Goal of the exercise:
Write every line of the material out exactly as shown.

────

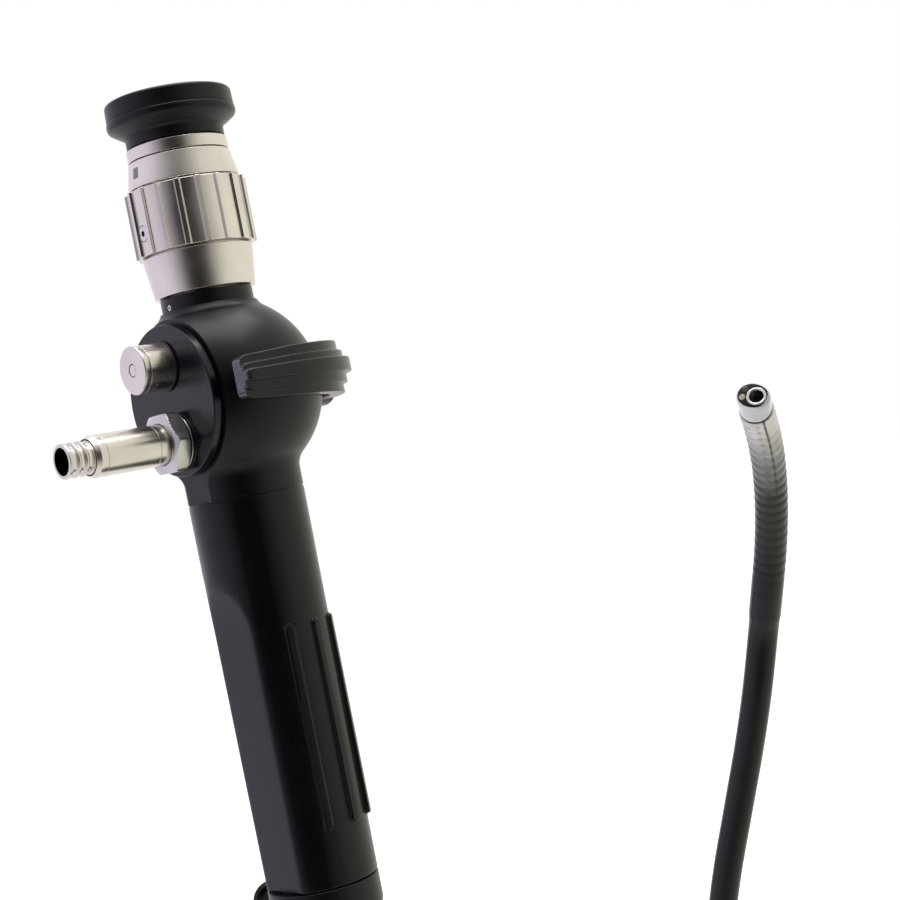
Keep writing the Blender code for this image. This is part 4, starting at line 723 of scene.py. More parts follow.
plug_r, shoulder, face_round = 1.75, TIP_L / 3 + 0.3, 0.55
bend = np.radians(np.linspace(0, 90, 9))
levels = np.r_[0.3, shoulder - 0.3, shoulder, np.linspace(shoulder + 0.2, TIP_L - face_round, 8),
               TIP_L - face_round + face_round * np.sin(bend[1:]), TIP_L]
radii = np.r_[plug_r, plug_r, TIP_R - 0.1, np.full(8, TIP_R),
              TIP_R - face_round + face_round * np.cos(bend[1:]), 0]
noses = TIP_EGG * smooth(levels, shoulder, TIP_L - face_round) * (radii > 0)
tip_solid = grid_mesh("tip", placed(egg_grid(levels, radii, noses), at_tip))
print("tip rings:", len(levels))

# %% [markdown]
# Three holes go into the face: a large one for the channel and two small ones for the
# lenses. They are cut with an exact Boolean, and the pieces that sit in them have a fine
# gap all round, which shows as a dark line.

# %% Pieces of the tip
CHANNEL_R, CHANNEL_WALL, CHANNEL_RIM, CHANNEL_OFFSET = 1.2, 0.25, 0.48, 0.75
LENS_R, LENS_DEEP, LENS_OFFSET, LENS_SPREAD = 0.55, 1.2, 1.5, 0.75
HOLE_GAP = 0.06  # round the pieces that sit in the face


def beside(place, x, y):
    """A place moved across its own Z by x and y in mm."""
    return place @ Matrix.Translation((x * MM, y * MM, 0))


at_mouth = beside(at_tip, CHANNEL_OFFSET, 0)
at_objective = beside(at_tip, -LENS_OFFSET, LENS_SPREAD)
at_light = beside(at_tip, -LENS_OFFSET, -LENS_SPREAD)
tip_body = piece("tip_shell", cut(
    tip_solid,
    rod(CHANNEL_R + CHANNEL_WALL, -TIP_L, TIP_L / 2 + 0.3, at_tip),
    rod(CHANNEL_R + CHANNEL_RIM + HOLE_GAP, TIP_L / 2, 2 * TIP_L, at_mouth),
    *[rod(LENS_R + HOLE_GAP, TIP_L - LENS_DEEP - 0.1, 2 * TIP_L, place)
      for place in (at_objective, at_light)],
), tip_grey, "tip", "tip_body")
print("face of the tip:", paint(
    tip_body, dark_metal, lambda r, x, y, z: (z > TIP_L - 0.12) & (r < 2.6), at_tip))
mouth = turned("channel_rim", (
    (CHANNEL_R, TIP_L / 2 + 0.3), (CHANNEL_R + CHANNEL_RIM, TIP_L / 2 + 0.3),
    (CHANNEL_R + CHANNEL_RIM, TIP_L + 0.1, 0.14), (CHANNEL_R, TIP_L + 0.1, 0.2),
), steel_bright, "tip", "channel_mouth", place=at_mouth, sides=72)
lens_foot = TIP_L - LENS_DEEP
lens_corners = (0, lens_foot), (LENS_R, lens_foot), (LENS_R, TIP_L - 0.02, 0.08), (0, TIP_L)
objective, light_end = (
    turned(name, lens_corners, look, "tip", node, place=place, sides=40)
    for name, look, node, place in (
        ("front_lens", dark_glass, "objective_lens", at_objective),
        ("light_window", fibre, "light_lens", at_light),
    )
)
print("tip pieces:", tip_body.name, mouth.name, objective.name, light_end.name)

# %% Cord: the insertion tube above
print("the cord is the insertion tube above")

# %% [markdown]
# ## Eyecup, window and barrels
# All of these are turned on a lathe, so each is one profile carried round the axis. The
# heights count from the middle of the ball below them, which is where the lever swings.

# %% Turned pieces
eyecup = turned("eyecup_shell", (
    (10.3, 61.9), (12.0, 61.9, 0.3), (12.0, 64.6, 1.5), (15.8, 67.1, 1.7),
    (15.8, 68.7, 0.5), (15.4, 68.95, 0.12), (15.62, 69.2, 0.12), (15.5, 73.3, 1.1),
    (13.8, 73.3, 0.8), (9.2, 68.9, 1.2), (8.2, 68.9, 0.15), (8.2, 67.0), (6.9, 67.0),
    (6.9, 65.8), (10.3, 65.8),
), anodised, "handle", "eyecup", sides=192)
window = turned("eyepiece_glass", (
    (0, 67.3), (7.9, 67.3, 0.2), (7.9, 68.8, 0.2), (0, 68.8),
), glass, "handle", "eyepiece_window", sides=96)
collar = turned("barrel_collar", (
    (7.5, 60.4), (10.0, 60.4), (10.0, 58.6), (12.35, 58.6, 0.12), (12.35, 61.6, 0.35),
    (10.0, 61.6), (10.0, 65.2), (7.5, 65.2),
), nickel, "handle", "top_collar")
MARK_LOW, MARK_HIGH, MARK_HALF_W = 54.0, 56.6, 1.15  # of the etched rectangle


def cone_r(z):
    """The upper barrel's radius: it tapers evenly between its two edges."""
    return 13.7 - (z - 51.7) * (13.7 - 12.45) / (58.3 - 51.7)


upper_barrel = turned("barrel_upper", (
    (12.6, 51.7), (13.7, 51.7, 0.3), (cone_r(MARK_LOW), MARK_LOW), (cone_r(MARK_HIGH), MARK_HIGH),
    (12.45, 58.3, 0.2), (9.7, 58.3), (9.7, 59.8), (7.5, 59.8), (7.5, 57.3), (12.6, 57.3),
), nickel, "handle", "upper_barrel")
print("faces of the etched mark:", paint(
    upper_barrel, etched,
    lambda r, x, y, z: (x < -12.5) & (abs(y) < MARK_HALF_W) & (z > MARK_LOW) & (z < MARK_HIGH), AT_BALL,
))
print("ocular:", eyecup.name, window.name, collar.name, upper_barrel.name)

# %% [markdown]
# The lower barrel carries the sleeve that the focus ring turns on. A slot in the sleeve
# guides the pin of the lens carrier, so the sleeve is cut like the real one.

# %% Lower barrel


def block(low, high, place=Matrix()):
    """A box between two corners, as a tool for cuts: four corners at each of two levels."""
    x, y, z = zip(low, high)
    ring = np.array(((x[0], y[0]), (x[1], y[0]), (x[1], y[1]), (x[0], y[1])))
    grid = np.stack([np.c_[ring, np.full(4, level)] for level in z])
    return grid_mesh("block", placed(grid, place))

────

The solution:
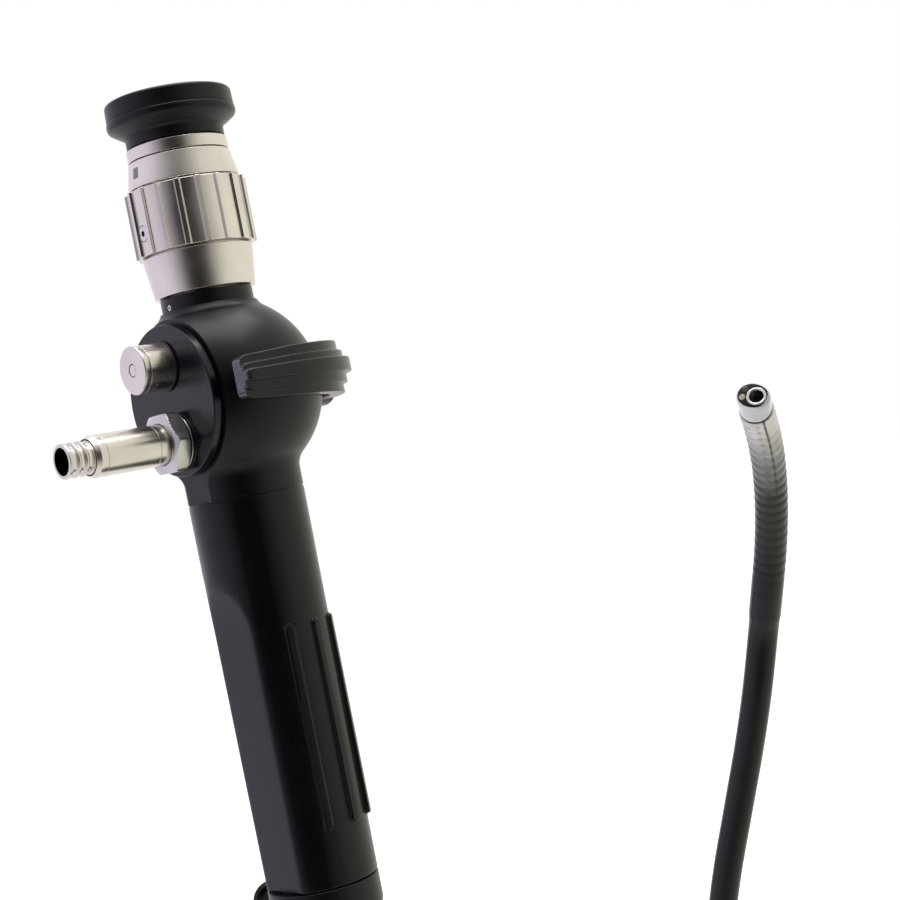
Keep writing the Blender code for this image. This is part 4, starting at line 723 of scene.py. More parts follow.
plug_r, shoulder, face_round = 1.75, TIP_L / 3 + 0.3, 0.55
bend = np.radians(np.linspace(0, 90, 9))
levels = np.r_[0.3, shoulder - 0.3, shoulder, np.linspace(shoulder + 0.2, TIP_L - face_round, 8),
               TIP_L - face_round + face_round * np.sin(bend[1:]), TIP_L]
radii = np.r_[plug_r, plug_r, TIP_R - 0.1, np.full(8, TIP_R),
              TIP_R - face_round + face_round * np.cos(bend[1:]), 0]
noses = TIP_EGG * smooth(levels, shoulder, TIP_L - face_round) * (radii > 0)
tip_solid = grid_mesh("tip", placed(egg_grid(levels, radii, noses), at_tip))
print("tip rings:", len(levels))

# %% [markdown]
# Three holes go into the face: a large one for the channel and two small ones for the
# lenses. They are cut with an exact Boolean, and the pieces that sit in them have a fine
# gap all round, which shows as a dark line.

# %% Pieces of the tip
CHANNEL_R, CHANNEL_WALL, CHANNEL_RIM, CHANNEL_OFFSET = 1.2, 0.25, 0.48, 0.75
LENS_R, LENS_DEEP, LENS_OFFSET, LENS_SPREAD = 0.55, 1.2, 1.5, 0.75
HOLE_GAP = 0.06  # round the pieces that sit in the face


def beside(place, x, y):
    """A place moved across its own Z by x and y in mm."""
    return place @ Matrix.Translation((x * MM, y * MM, 0))


at_mouth = beside(at_tip, CHANNEL_OFFSET, 0)
at_objective = beside(at_tip, -LENS_OFFSET, LENS_SPREAD)
at_light = beside(at_tip, -LENS_OFFSET, -LENS_SPREAD)
tip_body = piece("tip_shell", cut(
    tip_solid,
    rod(CHANNEL_R + CHANNEL_WALL, -TIP_L, TIP_L / 2 + 0.3, at_tip),
    rod(CHANNEL_R + CHANNEL_RIM + HOLE_GAP, TIP_L / 2, 2 * TIP_L, at_mouth),
    *[rod(LENS_R + HOLE_GAP, TIP_L - LENS_DEEP - 0.1, 2 * TIP_L, place)
      for place in (at_objective, at_light)],
), tip_grey, "tip", "tip_body")
print("face of the tip:", paint(
    tip_body, dark_metal, lambda r, x, y, z: (z > TIP_L - 0.12) & (r < 2.6), at_tip))
mouth = turned("channel_rim", (
    (CHANNEL_R, TIP_L / 2 + 0.3), (CHANNEL_R + CHANNEL_RIM, TIP_L / 2 + 0.3),
    (CHANNEL_R + CHANNEL_RIM, TIP_L + 0.1, 0.14), (CHANNEL_R, TIP_L + 0.1, 0.2),
), steel_bright, "tip", "channel_mouth", place=at_mouth, sides=72)
lens_foot = TIP_L - LENS_DEEP
lens_corners = (0, lens_foot), (LENS_R, lens_foot), (LENS_R, TIP_L - 0.02, 0.08), (0, TIP_L)
objective, light_end = (
    turned(name, lens_corners, look, "tip", node, place=place, sides=40)
    for name, look, node, place in (
        ("front_lens", dark_glass, "objective_lens", at_objective),
        ("light_window", fibre, "light_lens", at_light),
    )
)
print("tip pieces:", tip_body.name, mouth.name, objective.name, light_end.name)

# %% Cord: the insertion tube above
print("the cord is the insertion tube above")

# %% [markdown]
# ## Eyecup, window and barrels
# All of these are turned on a lathe, so each is one profile carried round the axis. The
# heights count from the middle of the ball below them, which is where the lever swings.

# %% Turned pieces
eyecup = turned("eyecup_shell", (
    (10.3, 61.9), (12.0, 61.9, 0.3), (12.0, 64.6, 1.5), (15.8, 67.1, 1.7),
    (15.8, 68.7, 0.5), (15.4, 68.95, 0.12), (15.62, 69.2, 0.12), (15.5, 73.3, 1.1),
    (13.8, 73.3, 0.8), (9.2, 68.9, 1.2), (8.2, 68.9, 0.15), (8.2, 67.0), (6.9, 67.0),
    (6.9, 65.8), (10.3, 65.8),
), anodised, "handle", "eyecup", sides=192)
window = turned("eyepiece_glass", (
    (0, 67.3), (7.9, 67.3, 0.2), (7.9, 68.8, 0.2), (0, 68.8),
), glass, "handle", "eyepiece_window", sides=96)
collar = turned("barrel_collar", (
    (7.5, 60.4), (10.0, 60.4), (10.0, 58.6), (12.35, 58.6, 0.12), (12.35, 61.6, 0.35),
    (10.0, 61.6), (10.0, 65.2), (7.5, 65.2),
), nickel, "handle", "top_collar")
MARK_LOW, MARK_HIGH, MARK_HALF_W = 54.0, 56.6, 1.15  # of the etched rectangle


def cone_r(z):
    """The upper barrel's radius: it tapers evenly between its two edges."""
    return 13.7 - (z - 51.7) * (13.7 - 12.45) / (58.3 - 51.7)


upper_barrel = turned("barrel_upper", (
    (12.6, 51.7), (13.7, 51.7, 0.3), (cone_r(MARK_LOW), MARK_LOW), (cone_r(MARK_HIGH), MARK_HIGH),
    (12.45, 58.3, 0.2), (9.7, 58.3), (9.7, 59.8), (7.5, 59.8), (7.5, 57.3), (12.6, 57.3),
), nickel, "handle", "upper_barrel")
print("faces of the etched mark:", paint(
    upper_barrel, etched,
    lambda r, x, y, z: (x < -12.5) & (abs(y) < MARK_HALF_W) & (z > MARK_LOW) & (z < MARK_HIGH), AT_BALL,
))
print("ocular:", eyecup.name, window.name, collar.name, upper_barrel.name)

# %% [markdown]
# The lower barrel carries the sleeve that the focus ring turns on. A slot in the sleeve
# guides the pin of the lens carrier, so the sleeve is cut like the real one.

# %% Lower barrel


def block(low, high, place=Matrix()):
    """A box between two corners, as a tool for cuts: four corners at each of two levels."""
    x, y, z = zip(low, high)
    ring = np.array(((x[0], y[0]), (x[1], y[0]), (x[1], y[1]), (x[0], y[1])))
    grid = np.stack([np.c_[ring, np.full(4, level)] for level in z])
    return grid_mesh("block", placed(grid, place))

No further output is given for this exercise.